İyi bir gelişme: DTP milletvekillerine "Meclis'e dönün" çağrıları başladı. Örneğin Diyarbakır'da Ticaret ve Sanayi Odası Başkanı Galip Ensarioğlu'nun başı çektiği sivil toplum örgütlerinin yöneticileri DTP'lileri ziyaret edip "Gelin, Meclis'ten çekilmeyin, kandili söndürmeyin" dediler.
Aynı şekilde, Şırnak Esnaf ve Sanatkârlar Odası Başkanı Ali Ayan, DTP'lilerin özeleştiri yapmalarını, daha sonra kurulacak yeni partiyle Meclis'te yerlerini almalarını istedi.
İstanbul Bağımsız Milletvekili Ufuk Uras ve 21 aydın da yayınladıkları bildiride DTP'lilere "Kürt sorununun çözüm adresinin Meclis" olduğunu hatırlattı.
İyi bir gelişme daha: DTP'nin Genel Başkanı Ahmet Türk, sağduyulu çizgisini biraz daha uzatarak, "Tabanın ve tavanın çağrısını göz ardı etmeyecekleri" sözü verdi.
Bu gelişmeleri "İyi" olarak değerlendiriyoruz; çünkü Kürt sorunu ancak Ankara'da ve sadece Meclis'te çözülebilir.
Ankara'nın yerini Diyarbakır'ın, Meclis'in de yerini sokağın alması, sorunu daha da ağırlaştırmak ve Türkiye'yi sonu belirsiz maceralara sürüklemek anlamına gelir.
Kürt siyasetçilerinin Meclis dışında kaldıkları 17 yıl boyunca yaşananlar, Türk'üyle Kürt'üyle hepimizi hem yeni tehlikelere karşı kenetlenmeye, hem de tarih önünde ortak sorumluluğumuzu omuzlamaya zorluyor.
Filmi başa sarmak
Elbette bu çağrıların yanıt bulabilmesi için DTP'lilere "Onurlu bir dönüş kapısı" aralamak da gerekiyor.
Öncelikle DTP'li milletvekillerinin istifaları Meclis tarafından kabul edilmemeli.
Daha sonra -ama vakit yitirmeden- Meclis'te bulunan tüm partilerin desteğiyle Anayasa'da ve Siyasi Partiler Kanunu'nda çok gecikilmiş olan değişiklikler yapılmalı. Venedik Kriterleri'nin ışığında parti kapatma iyice zorlaştırılmalı, hatta partilerin yerine kişilerin cezalandırılması ilkesi yasalaştırılmalı. Ayrıca seçim barajı da Avrupa ortalamasına indirilmeli.
Yoksa bugünkü konjonktür sürerse veya sürdürülürse, Kürt sorunu da, açılım da, demokratikleşme de bir çıkmaz sokağa girecek.
Daha açıkçası, Kürt sorunu İmralı'nın ve Kandil'in rehinesi olarak kalacak.

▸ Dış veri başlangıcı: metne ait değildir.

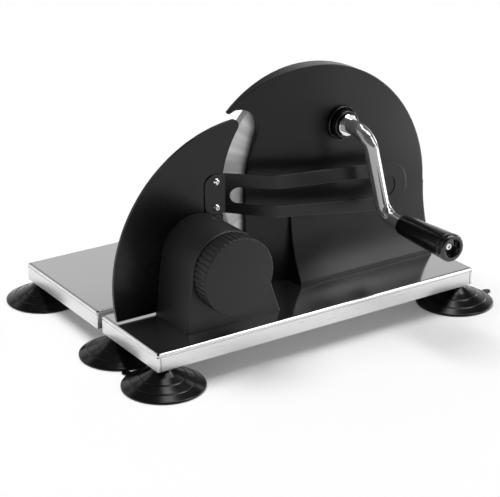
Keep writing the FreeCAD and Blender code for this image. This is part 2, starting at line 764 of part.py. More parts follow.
back_plate()
plate_screw_face = cut_y - plate_room_deep + s.back_plate_thick - blade_recess - s.gap
cover_screws = []
for count, (x, up) in enumerate(cover_posts, 1):
    cover_screws.append(turned(f"back_plate_screw_{count}", x, plate_screw_face, s.deck_high + up, [
        (0.0, -gear_room_deep + plate_room_deep), (s.small_screw_radius, -gear_room_deep + plate_room_deep),
        (s.small_screw_radius, s.running), (s.small_head_radius, s.running),
        (s.small_head_radius, s.low_head_thick), (0.0, s.low_head_thick)]))
group("back_plate_screws", cover_screws)


def base_screws(label, spots, long):
    made = []
    for count, (x, y) in enumerate(spots, 1):
        made.append(turned(f"{label}_{count}", x, y, under_deck - s.small_head_thick,
                           screw_profile(s.small_screw_radius, long, s.small_head_radius, s.small_head_thick),
                           "XZ_Plane"))
    group(label, made)


base_screws("cover_base_screws", cover_screw_spots, s.sheet + s.cover_screw_bite - s.screw_spare)
base_screws("knob_housing_screws", tunnel_screw_spots, s.sheet + s.post_high - s.small_head_thick)


# ---------------------------------------------------------------- blade and gears
def involute(angle):
    return math.tan(angle) - angle


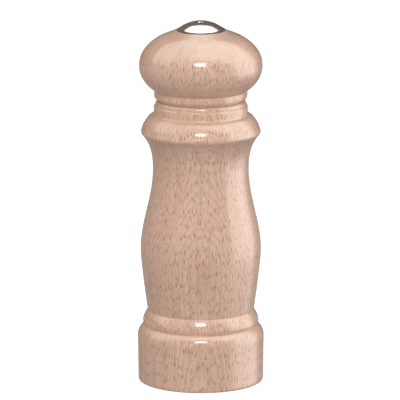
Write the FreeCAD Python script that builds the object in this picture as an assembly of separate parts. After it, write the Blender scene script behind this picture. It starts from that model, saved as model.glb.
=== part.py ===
"""Pepper mill: a turned beech body and head, with a steel grinding cartridge inside.

Millimetres, +Z up. The origin is the centre of the face that the mill stands on, and it turns about Z.
The body is the fixed part. The head turns the square shaft and its male burr through a drive plate.
The domed nut on the crown pulls the shaft up against a spring: tightening it closes the burrs, and
loosening it lets them open. With the nut off, the head lifts off the shaft, and peppercorns go into
the bore below it.
"""

import FreeCAD
import Part

import math
import os

# --- Driving dimensions ---

# Body, turned outside: (radius, height) where a point, radius alone elsewhere
PARTING_Z = 119.1  # where the head meets the body
FOOT_R = 26.15
FOOT_EDGE = 1.0  # rounding of the edge it stands on
BASE_TOP = (26.4, 19.3)  # the base band flares slightly up to here
BEAD_LOW = (23.7, 23.95)
BEAD_MAX = (24.09, 26.6)
BEAD_HIGH = (22.2, 30.33)
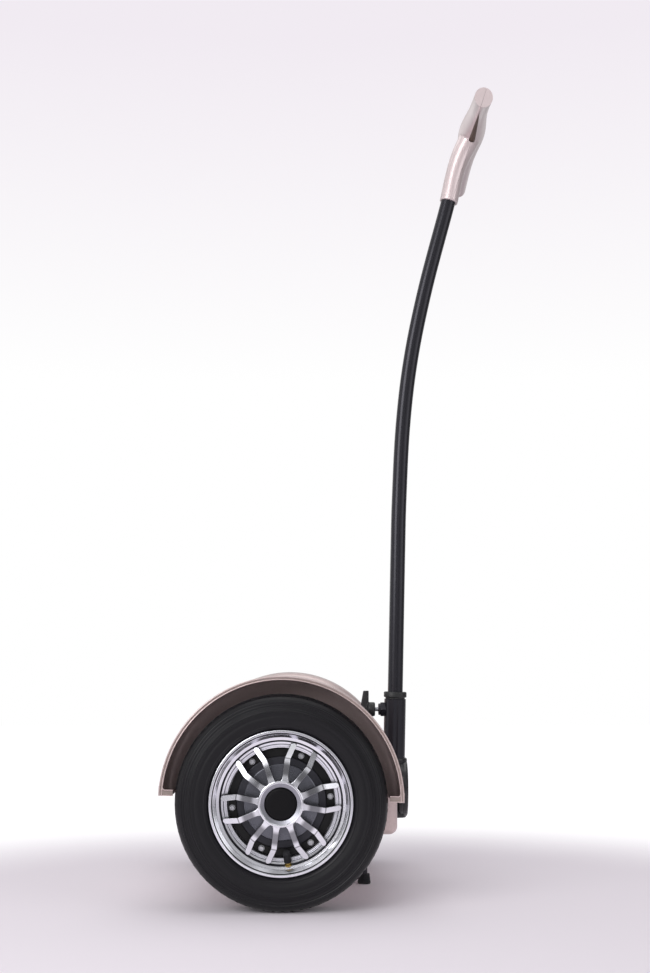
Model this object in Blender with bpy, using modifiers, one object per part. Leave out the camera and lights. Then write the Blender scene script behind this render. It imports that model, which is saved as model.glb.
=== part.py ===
"""Self-balancing scooter: two hub-motor wheels, a footboard between them, a telescoping
steering stem with a bar handle, and a fold-down parking stand.

Units are metres, +X is forward, +Y is the rider's left, +Z is up, and the floor is Z = 0.
Every x and z value below is measured from the wheel axle; one empty puts the axle in place.
"""
import math

import bmesh
import bpy
from mathutils import Matrix, Vector

MM = 0.001
SEAT_GAP = 0.3 * MM

# Tyres and rims. In every wheel profile, u is the distance outboard of the wheel's middle.
TYRE_RADIUS = 175 * MM
TYRE_WIDTH = 102 * MM
TYRE_WALL = 7 * MM
TREAD_WIDTH = 60 * MM
TYRE_SIDE_CLEARANCE = 16 * MM
RIM_WIDTH = 92 * MM
RIM_LIP_RADIUS = 118.4 * MM
RIM_LIP_HEIGHT = 17.1 * MM
RIM_LIP_EDGE = 4 * MM
RIM_WALL = 4 * MM
RIM_WELL_DEPTH = 2.8 * MM
WHEEL_STEPS = 28
MOTOR_STEPS = 20

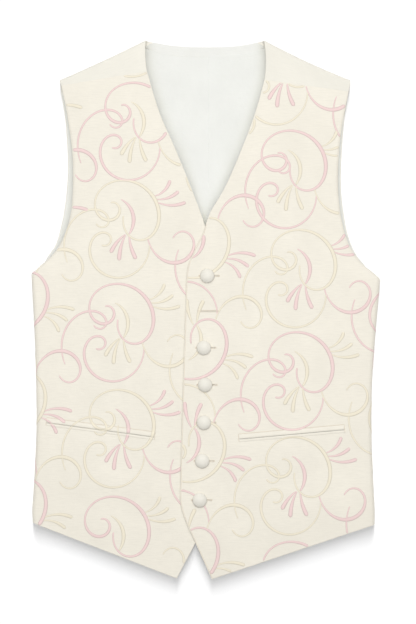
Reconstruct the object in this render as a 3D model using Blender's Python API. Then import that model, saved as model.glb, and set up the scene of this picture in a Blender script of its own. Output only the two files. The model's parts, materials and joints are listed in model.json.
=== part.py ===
"""A cream dress waistcoat laid flat on its back, front side up.

X runs across the garment, Y from hem to shoulders and Z up from the surface it lies on. The
wearer's left front is on the +X side and laps over the right front. Tables and sizes are in
millimetres, and add_object turns them into metres.
"""

import math
from collections import namedtuple

import bmesh
import bpy
import numpy as np
from mathutils import Vector
from mathutils.bvhtree import BVHTree

MM = 0.001

# Walls, and the gap kept where two pieces are sewn together or lie on each other.
FRONT_WALL = 1.8
BACK_WALL = 1.2
LINING_WALL = 1.0
JET_WALL = 1.1
SEAM_GAP = 0.3

# The fronts lie over the back with a soft hollow between, held up by the rolled side edges.
FRONT_TOP = 10.8
SHOULDER_DROP = 1.0
SHOULDER_DROP_LENGTH = 60.0
HEM_DROP = 0.8
HEM_DROP_LENGTH = 45.0
STAND_BLEND = 20.0
OUTER_BLEND = 30.0

# The side edge rolls over in half an ellipse and runs on under the back to the side seam.
SIDE_ROLL_WIDTH = 6.0
SIDE_ROLL_HEIGHT = 5.4
SIDE_WRAP = 6.0
WRAP_SHARE = 60.0  # degrees of the roll's columns that the full wrap takes

# The shoulder rolls over in half an ellipse that ends where the yoke sections begin.
SHOULDER_ROLL_HEIGHT = 4.75
SHOULDER_ROLL_STEPS = 8

# Back neck: a flat curve, y rising from its lowest point to the neck points.
NECK_LOW_X = 2.7
NECK_LOW_Y = 327.0
NECK_POINT_Y = 336.3
NECK_POWER = 2.6
NECK_POINT_X = {"left": 72.9, "right": -75.4}
SHOULDER_END_X = {"left": 181.0, "right": -183.2}
SHOULDER_END_Y = 287.6
SHOULDER_EASE = 0.897
FACING_WIDTH = 12.5
FACING_END_SHARE = 0.87
# Where facing and lining end below the shoulder fold: distance along it from the neck point,
# or from the shoulder end where it is negative, and distance in from it.
FACING_END = (5.0, 6.6)
LINING_END_INNER = (6.0, 7.0)
LINING_END_OUTER = (-2.5, 6.5)

# Back panels and their lining.
CENTRE_BACK_X = 3.2
BACK_HEM_Y = -262.0
LINING_HEM_RISE = 8.0
LINING_INSET = 1.0
LINING_BASE = BACK_WALL + SEAM_GAP
CENTRE_STRIP_WIDTH = 7.5
CENTRE_STRIP_RISE = 0.5
CENTRE_STRIP_EDGE = 0.5

# Mesh density.
ROW_SPACING = 25.0
FRONT_COLUMNS = 16
ROLL_COLUMNS = 8
BACK_COLUMNS = 10
ARMHOLE_PARTS = 2

# Covered buttons, one row per ring from the foot of the thread shank to the crown.
Ring = namedtuple("Ring", "height half_x half_y")
BUTTON_RINGS = (
    Ring(-2.05, 1.5, 0.40),
    Ring(0.05, 1.5, 0.40),
    Ring(0.35, 2.6, 2.2),
    Ring(0.35, 7.6, 7.6),
    Ring(0.95, 8.7, 8.7),
    Ring(1.80, 8.95, 8.95),
    Ring(2.90, 8.3, 8.3),
    Ring(4.10, 6.7, 6.7),
    Ring(5.10, 4.4, 4.4),
    Ring(5.60, 2.0, 2.0),
)
BUTTON_CROWN = 5.75
BUTTON_SEGMENTS = 20
SHARP_ANGLE = math.radians(50.0)
STAND_TOP = 12.1
BUTTONHOLE_LENGTH = 25.0
BUTTONHOLE_WIDTH = 1.2
BUTTONHOLE_RUN_OUT = 15.0
EMPTY_BUTTONHOLE = (3.0, -0.8)
Button = namedtuple("Button", "x y")
BUTTONS = (
    Button(1.7, 43.4),
    Button(-2.6, -46.6),
    Button(-1.0, -92.9),
    Button(-2.6, -140.1),
    Button(-4.6, -188.0),
    Button(-7.7, -236.9),
)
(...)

Bu da çözümsüzlük demek olacak.
Zira İmralı sakini için Kürt sorununun kendi hayatını, sağlığını ve geleceğini güvence altına almaktan öte bir önemi yok.
Kandil'dekiler ise, Kürt sorununun sürmesi, "Dağdaki kariyerlerinin devamı" demek olduğu için, çözümü tehdit olarak görüyorlar, çözümsüzlüğü çözüm diye dayatıyorlar.
Bunu anlamak için Murat Karayılan'ın kapatma kararından sonra etekleri zil çalarak yaptığı açıklamalara göz atmak bile yeterli. Gençleri dağa çıkmaya, halkı da sokağa inmeye çağırıyor sürekli.
Bu tuzak ancak filmin başa sarılmasıyla bozulabilir: Kürt siyasetçilerin Meclis'e dönmeleri, iktidarın sorunun çözümü yolunda somut adımlar atması, bunun için de öncelikle Meclis'te tüm partilerin yer alacağı bir diyalog komisyonunun oluşturulması. İmralı'nın ve Kandil'in oyunu ancak bu şekilde bozulabilir. Toplumsal gerilim kara bulutları da ancak öyle dağıtılabilir.
Bir çağrı da biz yapalım: "Gelin, gecikmeyin..."
Ve unutmayın: Her dönüş bir taze başlangıçtır.